Even More Tweaks

Translation Lookaside Buffers, TLBs for short, are used to cache what virtual addresses map to physical memory locations in a system. TLB hit rates are usually quite high but as programs get larger and more robust with their memory footprint, microprocessor designers generally have to tinker with TLB sizes to accommodate. With K8 AMD increased the size of its TLBs over K7, and with Barcelona AMD is repeating the process once more.

Barcelona's TLBs are slightly larger than K8's, but they now include support for 1G pages which are useful for database applications and virtualized workloads. AMD also introduced a 128 entry 2M L2 TLB with Barcelona, once again to help cope with newer programs using larger page sizes. The TLB improvements to Barcelona won't make any sort of tangible impact on desktop applications, but enterprise performance should improve in server applications with large memory footprints.

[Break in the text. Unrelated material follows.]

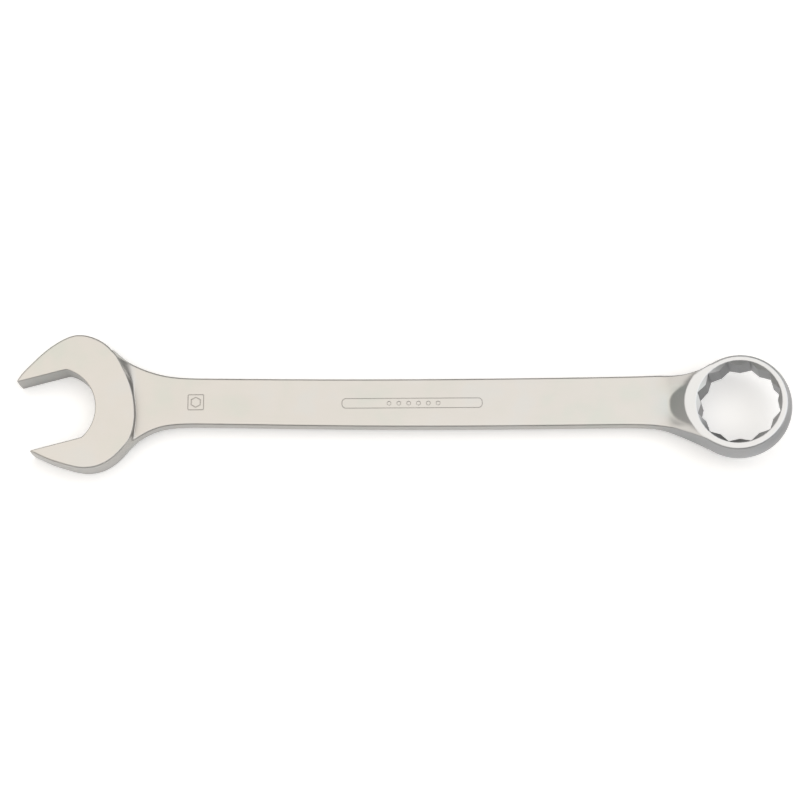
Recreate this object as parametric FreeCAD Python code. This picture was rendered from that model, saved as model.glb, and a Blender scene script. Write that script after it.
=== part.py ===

When Intel introduced its second Pentium M, codenamed Dothan, one of the enhancements made was a lower integer divide latency. Although details at the time are slim, AMD has indicated that it has moved to reduce integer divide latency in Barcelona as well. We're not sure if the changes implemented are similar in any way to what Intel did with Dothan, but don't expect the performance improvement to be vastly noticeable in real world applications. It's one of those tweaks that will add up to overall more efficient execution but not one that's going to give you double digit performance gains across the board.

In another attempt to effectively "widen" Barcelona without committing a significant amount of transistors to doing so, AMD took a couple of instructions that were microcoded and turned them into fastpath decode instructions. A microcoded instruction takes significantly longer to decode than an instruction able to go through one of the core's fastpath decoders. CALL and RET-Imm instructions are now fastpath, which is a part of Barcelona's sideband stack optimization enhancements. MOVs from SSE registers to integer registers are now fastpath as well.

While on the topic of instructions, AMD also introduced a few new extensions to its ISA with Barcelona. There are two new bit manipulation instructions: LZCNT and POPCNT. Leading Zero Count (LZCNT) counts the number of leading zeros in an op, while Pop Count counts the leading 1s in an op. Both of these instructions are targeted at cryptography applications.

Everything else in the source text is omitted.